Indicates the number of reactions the protein participates in. Human gene-reaction associations were from Recon 2 (version: 11.05.2015) [Metabolomics. 2016, 12: 109].
Degree in integrated PPI network
Interactors in integrated PPI network
Self-interacting protein in integrated PPI network
Betweenness centrality in integrated PPI network
Degree in PPI network_2015Science
Betweenness centrality in PPI network_2015Science
Degree in signal transduction network
Betweenness centrality in signal transduction network
Topological indexes of the protein in the PPI network and signal transduction network. The PPI network_2015Science is from [Science. 2015, 347(6224):1257601]. The integrated human PPI network was obtained by integrating experimental PPIs of “direct interaction” type from Database of Interacting Proteins (DIP) (version: 4/30/2016), Molecular INTeraction database (MINT) (downloaded on 7/17/2016), IntAct (version: 2016-07-06) and Biological General Repository for Interaction Datasets (BioGRID) (version: 3.4.138), containing 69357 PPIs between 12558 proteins. The human signal transduction network was provided by Cui et al. (version 6) [Mol Syst Biol. 2007, 3: 152].
Indegree in TF-target network
Indegree in the transcriptional factor (TF) –target gene interaction network, i.e. the number of TFs regulating the (target) gene/protein. The transcriptional regulation network was from [BMC Bioinformatics. 2016, 17 Suppl 5: 181].
TF list targeting the protein
Transcriptional factor list regulating the (target) protein.
Outdegree in TF-target network
Outdegree in the transcriptional factor (TF) – target gene interaction network, i.e. the number of target gene regulated by the protein (i.e. TF).

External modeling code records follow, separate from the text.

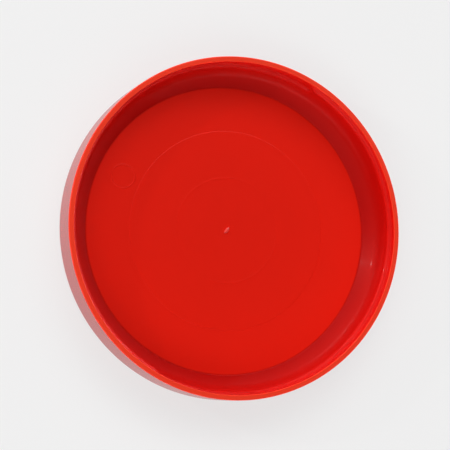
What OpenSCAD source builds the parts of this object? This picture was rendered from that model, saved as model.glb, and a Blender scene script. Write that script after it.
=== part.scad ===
// Screw-on lid for a wide-mouthed glass storage jar, one plastic moulding.
// The lid lies on its closed face with the open side up: +Z runs from the closed face
// (z = 0) to the rim, and the origin is the centre of the closed face. Millimetres.

/* [Skirt] */
// Outside diameter of the skirt
skirt_d = 115; // [90:0.5:140]
// Height of the lid from its closed face to its rim
lid_h = 15.6; // [14:0.1:20]
// Thickness of the skirt
skirt_t = 1.75; // [1.2:0.05:2.2]
// Taper of the bore below the threaded band, on the radius
skirt_draft = 0.15; // [0:0.01:0.3]
// Rounding of the rim's outer edge
rim_outer_r = 0.4; // [0.1:0.05:0.6]
// Rounding of the rim's inner edge
rim_inner_r = 0.45; // [0.1:0.05:0.6]
// Rounding of the closed end's outer edge
heel_r = 1; // [0.2:0.05:1.1]

/* [Panel and sealing cone] */
// Diameter of the flat panel at the foot of the sealing cone
panel_d = 98.4; // [80:0.2:100]
// Thickness of the panel
panel_t = 1.45; // [1:0.05:2]
// How far the back of the panel stands off the surface that the lid lies on
panel_recess = 0.5; // [0:0.1:1]
// Angle of the sealing cone from the lid's axis, in degrees
cone_a = 48; // [35:1:50]
// Thickness of the cone's wall
cone_t = 1.5; // [1:0.05:2]
// Radius of the sweep from the bore into the cone
throat_r = 10; // [2:0.1:12]
// Rounding of the corner between the cone and the panel
foot_r = 0.8; // [0.2:0.1:2.5]
// Rounding at the bottom of the groove behind the cone
groove_r = 0.8; // [0.2:0.1:1]
// Rounding of the edges that the groove leaves on the closed side
groove_edge_r = 0.4; // [0.1:0.05:0.5]

/* [Thread] */
// Number of thread starts
thread_starts = 2; // [1:1:4]
// Turn of each ridge about the axis, in degrees
thread_arc = 185; // [60:1:330]
// Axial advance of a ridge in one full turn
thread_lead = 8.1; // [0:0.1:9]
// Depth of a ridge's middle line below the rim where the ridge begins
thread_start_depth = 2.4; // [2:0.05:3]
// Direction in which the first ridge begins, in degrees from +X
thread_start_a = 63; // [0:1:359]
// How far a ridge stands out of the bore
thread_h = 0.75; // [0.6:0.05:1.5]
// Width of a ridge where it meets the bore
thread_w = 2.2; // [2:0.05:3.4]
// Turn over which each end of a ridge runs out, in degrees
thread_ramp = 4; // [2:0.5:12]

/* [Moulding marks] */
// Diameter of the gate's stub at the centre of the panel
gate_d = 1.8; // [1:0.1:3]
// Height of the gate's stub
gate_h = 0.35; // [0.1:0.05:0.8]
// Diameter of the raised disc that the mould's core insert leaves
core_disc_d = 68; // [40:1:76]
// Height of that disc
core_disc_h = 0.1; // [0.05:0.01:0.2]
// Diameter of the fine ring that the ejector sleeve leaves
sleeve_ring_d = 35; // [10:1:38]
// Width of the fine rings
ring_w = 0.4; // [0.2:0.05:0.6]
// Height of the fine rings
ring_h = 0.08; // [0.04:0.01:0.15]
// Diameter of the blank round insert's ring
insert_d = 8; // [4:0.5:10]
// Distance of the insert from the centre
insert_offset = 40.2; // [39:0.2:43]
// Direction of the insert from the centre, in degrees from +X
insert_a = 154.5; // [0:0.5:359.5]

/* [Hidden] */
lid_colour = [0.84, 0.12, 0.08];

// Radii of the skirt's two faces and of the panel's foot
skirt_r = skirt_d / 2;
bore_r = skirt_r - skirt_t;
foot_radius = panel_d / 2;

// Height of the panel's inner face, and of the point where the bore meets the cone's line
panel_z = panel_recess + panel_t;
throat_bore_r = bore_r - skirt_draft;
throat_z = panel_z + (throat_bore_r - foot_radius) / tan(cone_a);

// The groove behind the cone: the cone's back is parallel to its face
cone_back_shift = cone_t / cos(cone_a);
panel_back_r = foot_radius - panel_t * tan(cone_a) + cone_back_shift;
groove_floor_z = panel_z + (bore_r - cone_back_shift - foot_radius) / tan(cone_a);

// How the curves are divided
arc_steps = 8;
turn_fn = 180;
mark_fn = 64;
ridge_steps = 40;
ramp_steps = 4;
flank_steps = 8;

// How far a ridge's back lies inside the wall that carries it
ridge_root = 0.5;

// Turn from one direction to another the short way round, in degrees, anticlockwise positive
function turn(from, to) = (to - from + 540) % 360 - 180;

// The outline's corner b, between its neighbours a and c, rounded by its third value
function corner(a, b, c) =
    b[2] == 0
        ? [[b.x, b.y]]
        : let (
            back = [a.x - b.x, a.y - b.y] / norm([a.x - b.x, a.y - b.y]),
            ahead = [c.x - b.x, c.y - b.y] / norm([c.x - b.x, c.y - b.y]),
            half = acos(back * ahead) / 2,
            middle = (back + ahead) / norm(back + ahead),
            centre = [b.x, b.y] + middle * b[2] / sin(half),
            first = [b.x, b.y] + back * b[2] / tan(half) - centre,
            last = [b.x, b.y] + ahead * b[2] / tan(half) - centre,
            from = atan2(first.y, first.x),
            sweep = turn(from, atan2(last.y, last.x))
        )
        [for (k = [0:arc_steps]) centre + b[2] * [cos(from + sweep * k / arc_steps),
                                                  sin(from + sweep * k / arc_steps)]];

// Every corner of a closed outline, rounded
function rounded(path) = [
    for (k = [0:len(path) - 1])
        each corner(path[(k + len(path) - 1) % len(path)], path[k], path[(k + 1) % len(path)])
];

// Half section of the moulding, as [radius, height, rounding]
section = [
    [0, panel_recess, 0],
    [panel_back_r, panel_recess, groove_edge_r],
    [bore_r, groove_floor_z, groove_r],
    [bore_r, 0, groove_edge_r],
    [skirt_r, 0, heel_r],
    [skirt_r, lid_h, rim_outer_r],
    [bore_r, lid_h, rim_inner_r],
    [throat_bore_r, throat_z, throat_r],
    [foot_radius, panel_z, foot_r],
    [0, panel_z, 0],
];

module moulding() {
    rotate_extrude($fn = turn_fn) polygon(rounded(section));
}

// Share of its full height that a ridge has after it has turned by a
function ridge_rise(a) = sin(90 * max(0, min(1, a / thread_ramp, (thread_arc - a) / thread_ramp)));

// A ridge's rounded cross-section after it has turned by a, clockwise seen from the open side
function ridge_ring(a) =
    let (
        middle = lid_h - thread_start_depth - thread_lead * a / 360,
        height = thread_h * ridge_rise(a),
        back = bore_r + ridge_root,
        flank = [for (t = [0:180 / flank_steps:180]) [bore_r - height * sin(t), thread_w / 2 * cos(t)]],
        dir = thread_start_a - a
    )
    [for (p = concat(flank, [[back, -thread_w / 2], [back, thread_w / 2]]))
        [p.x * cos(dir), p.x * sin(dir), middle + p.y]];

// Turns at which a ridge has a cross-section, closer together on its two ramps
ridge_turns = concat(
    [for (k = [0:ramp_steps - 1]) thread_ramp * k / ramp_steps],
    [for (k = [0:ridge_steps]) thread_ramp + (thread_arc - 2 * thread_ramp) * k / ridge_steps],
    [for (k = [ramp_steps - 1:-1:0]) thread_arc - thread_ramp * k / ramp_steps]
);

module thread_ridge() {
    side = flank_steps + 3;
    rings = len(ridge_turns);
    polyhedron(
        points = [for (a = ridge_turns) each ridge_ring(a)],
        faces = concat(
            [[for (k = [0:side - 1]) k]],
            [for (i = [0:rings - 2], k = [0:side - 1])
                [i * side + k, (i + 1) * side + k, (i + 1) * side + (k + 1) % side]],
            [for (i = [0:rings - 2], k = [0:side - 1])
                [i * side + k, (i + 1) * side + (k + 1) % side, i * side + (k + 1) % side]],
            [[for (k = [side - 1:-1:0]) (rings - 1) * side + k]]
        )
    );
}

module thread() {
    for (s = [0:thread_starts - 1]) rotate([0, 0, s * 360 / thread_starts]) thread_ridge();
}

// A fine raised ring on the panel
module witness_ring(d, base) {
    rotate_extrude($fn = mark_fn) translate([d / 2, base]) square([ring_w, ring_h]);
}

module moulding_marks() {
    sink = panel_t / 4;
    disc_z = panel_z + core_disc_h;
    translate([0, 0, panel_z - sink]) cylinder(h = core_disc_h + sink, d = core_disc_d, $fn = turn_fn);
    translate([0, 0, disc_z - sink])
        cylinder(h = gate_h + sink, d1 = gate_d, d2 = gate_d / 2, $fn = mark_fn);
    translate([0, 0, disc_z]) witness_ring(sleeve_ring_d, 0);
    rotate([0, 0, insert_a]) translate([insert_offset, 0, panel_z]) witness_ring(insert_d, 0);
}

module lid() {
    color(lid_colour) union() {
        moulding();
        thread();
        moulding_marks();
    }
}

lid();
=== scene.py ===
"""Looks of a screw-on jar lid: one glossy red moulding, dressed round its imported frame."""

from __future__ import annotations

import logging
import math
from dataclasses import dataclass
from enum import Enum
from functools import partial

import bpy
from mathutils import Matrix, Vector


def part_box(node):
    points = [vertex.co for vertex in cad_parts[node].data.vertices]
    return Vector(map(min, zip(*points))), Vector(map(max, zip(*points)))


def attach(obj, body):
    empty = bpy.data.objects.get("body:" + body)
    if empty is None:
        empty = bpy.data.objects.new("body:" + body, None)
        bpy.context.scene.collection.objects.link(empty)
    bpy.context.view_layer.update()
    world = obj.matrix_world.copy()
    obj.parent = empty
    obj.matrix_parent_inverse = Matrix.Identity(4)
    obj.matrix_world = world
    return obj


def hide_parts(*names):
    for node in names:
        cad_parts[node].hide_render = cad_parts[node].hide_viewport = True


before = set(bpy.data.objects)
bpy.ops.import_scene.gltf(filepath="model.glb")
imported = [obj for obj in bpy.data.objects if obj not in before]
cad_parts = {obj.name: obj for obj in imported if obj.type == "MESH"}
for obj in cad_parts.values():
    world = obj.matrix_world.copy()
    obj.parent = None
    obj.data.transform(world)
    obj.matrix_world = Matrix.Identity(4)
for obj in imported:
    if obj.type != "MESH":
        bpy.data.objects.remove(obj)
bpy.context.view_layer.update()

MM = 0.001
MICRON = 1e-6
FULL_TURN = 2 * math.pi
LOG = logging.getLogger("lid")

Colour = tuple[float, float, float]
Place = tuple[float, float]
Material = bpy.types.Material
Socket = bpy.types.NodeSocket

WHITE = (1.0, 1.0, 1.0, 1.0)


class MouldSide(Enum):
    """The halves of the mould. Each leaves its own polish on the faces that it forms."""

    CORE = 0
    CAVITY = 1


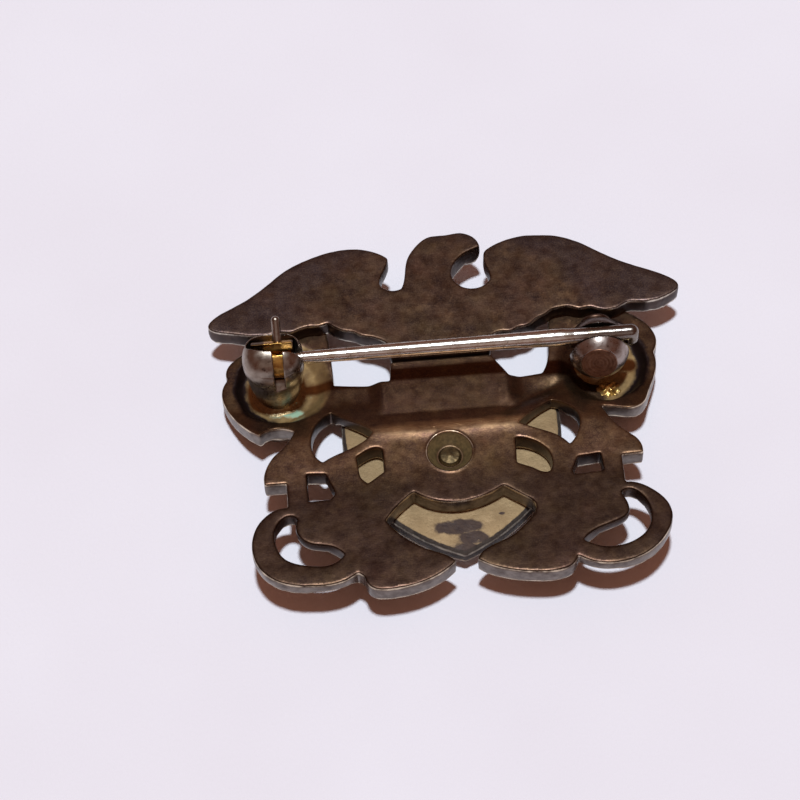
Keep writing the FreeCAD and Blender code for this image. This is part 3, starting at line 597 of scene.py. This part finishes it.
def make_shield():
    sheet = Sheet(back_outlines("shield", 1.6), 0.14, insets=(0.02, 0.055, 0.1, 0.18, 0.25, 0.32, 0.4, 0.5))
    (x, y), depth = sheet.points.T, sheet.depth
    slope = (PLATE_FRONT - ARM_FRONT) / (BEND[1] - BEND[0])
    back = PLATE_FRONT - slope * soft_ramp(y - BEND[0], 0.3) + slope * soft_ramp(y - BEND[1], 0.3)
    back = back - 0.05 - 0.2 * ease(depth, 0.4, 0.0) + 0.03 * ripple(x, y, 1.5, 3, 21)
    radius = 55.0
    dome = radius - np.sqrt(radius**2 - x**2 - (y - 1.0) ** 2)
    rim = ease(depth, 0.75, 0.6)
    chief = ease(y, 3.9, 4.05)
    bar = bell(y - 3.95, 0.22)
    stripe = 0.5 - 0.5 * np.cos(2 * math.pi * x / 1.385)
    flute = 0.3 * ease(stripe, 0.35, 0.6) * (1 - chief)
    fine_lines = 0.07 * np.abs(np.sin(math.pi * y / 0.42)) * chief
    front = dome + (0.12 + flute + fine_lines) * (1 - rim) * (1 - bar) + 0.12 * np.exp(-depth / 0.2)
    piece = sheet.mesh("shield_struck", back, np.maximum(front, 0.01))
    edge = np.exp(-depth / 0.1)
    bevel = ease(depth, 0.42, 0.2)
    # Worn edges with painted edge highlights on the back, and wear round the front's rim.
    sheet.paint("wear_and_highlight", edge, 0.5 * edge + 0.5 * rim * (1 - edge), 0.35)
    sheet.paint("bevel", bevel, 0, 1)
    sheet.paint("smudge", stain(x, y, SMUDGES), 0, 0)
    return piece


# ---- surfaces of fields: negative inside, in millimetres ----


def soft_min(a, b, reach):
    share = np.clip(0.5 + (b - a) / (2 * reach), 0, 1)
    return b + (a - b) * share - reach * share * (1 - share)


def soft_max(a, b, reach):
    return -soft_min(-a, -b, reach)


def shifted(array, start, sizes):
    """The part of array that starts at start[k] on each axis k and has the given sizes."""
    return array[tuple(slice(start[k], start[k] + sizes[k]) for k in range(3))]


def surface(field, low, high, step):
    """The zero level of field(x, y, z) inside a box, as vertices and quads: one vertex in each grid
    cell that the surface crosses, and one quad round each grid edge that it crosses."""
    axes = [np.arange(a, b + step, step) for a, b in zip(low, high)]
    x, y, z = np.meshgrid(*axes, indexing="ij")
    value = field(x, y, z)
    cells = tuple(n - 1 for n in value.shape)
    total, count = np.zeros((*cells, 3)), np.zeros(cells)
    crossed = []
    for axis in range(3):
        sizes = [n - (k == axis) for k, n in enumerate(value.shape)]
        ahead = [int(k == axis) for k in range(3)]
        a, b = shifted(value, (0, 0, 0), sizes), shifted(value, ahead, sizes)
        hit = (a < 0) != (b < 0)
        share = np.where(hit, a / np.where(hit, a - b, 1), 0)
        place = np.stack(np.meshgrid(*[np.arange(n, dtype=float) for n in sizes], indexing="ij"), axis=-1)
        place[..., axis] += share
        crossed.append((hit, a < 0))
        u, v = [k for k in range(3) if k != axis]
        for du, dv in ((0, 0), (1, 0), (0, 1), (1, 1)):
            start = [0, 0, 0]
            start[u], start[v] = du, dv
            part = shifted(hit, start, cells)
            total += shifted(place, start, cells) * part[..., None]
            count += part
    used = count > 0
    number = np.full(cells, -1)
    number[used] = np.arange(used.sum())
    verts = np.array([ax[0] for ax in axes]) + total[used] / count[used][:, None] * step
    faces = []
    for axis, (hit, solid_first) in enumerate(crossed):
        u, v = [k for k in range(3) if k != axis]
        at = np.argwhere(hit)
        at = at[(at[:, u] > 0) & (at[:, v] > 0) & (at[:, u] < cells[u]) & (at[:, v] < cells[v])]
        quad = []
        for du, dv in ((1, 1), (0, 1), (0, 0), (1, 0)):
            cell = at.copy()
            cell[:, u] -= du
            cell[:, v] -= dv
            quad.append(number[tuple(cell.T)])
        quad = np.column_stack(quad)
        flip = solid_first[tuple(at.T)] == (axis == 1)
        quad[flip] = quad[flip][:, ::-1]
        faces.append(quad)
    return verts, np.concatenate(faces)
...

Target gene list of the protein
Target gene list regulated by the protein (i.e. TF)
Pathway number (KEGG)
Pathway list (KEGG)
Pathway number and corresponding pathway list the protein participates in. Biological pathway data were from KEGG (downloaded on 7/13/2016)
SwissProt subcellular location
Subcellular location information of the protein, provide by SwissProt database.
The data on evolutionary rates and original ages of human proteins are from our previous work (see Ref. [BMC Evol Biol. 2011, 11:133] for more details).
We used Cratio to check the gene polymorphism, which is computed as Yao et al. did [Genome Res. 2008,18(2):206-13]. See more in our future paper.
Grand average of hydropathicity (GRAVY)
The grand average of hydropathy (GRAVY) of a protein is computed as the sum of hydropathy values [J. Mol. Biol. 1982, 157: 105-132] of its all AAs, divided by its AA sequence length. The GRAVY value is calculated by ProtParam program.
A protein whose instability index is smaller than 40 is predicted as stable. The instability index was proposed by Guruprasad et al. [ Protein Eng. 1990, 4,155-161.]. The instability index is calculated by ProtParam program downloaded from Comprehensive Perl Archive Network (CPAN).
The percentage of aromatic/basic amino acids (AAs) in the protein’s sequence.
“Distance” is the distance between a protein and a disease in the PPI network, which is the smallest one among the shortest path lengths between the protein and the disease’s known related genes in the PPI network, and “Path” is the corresponding path of “Distance”.
Disease related genes
Known disease-related genes from OMIM/CTD/PheGenI.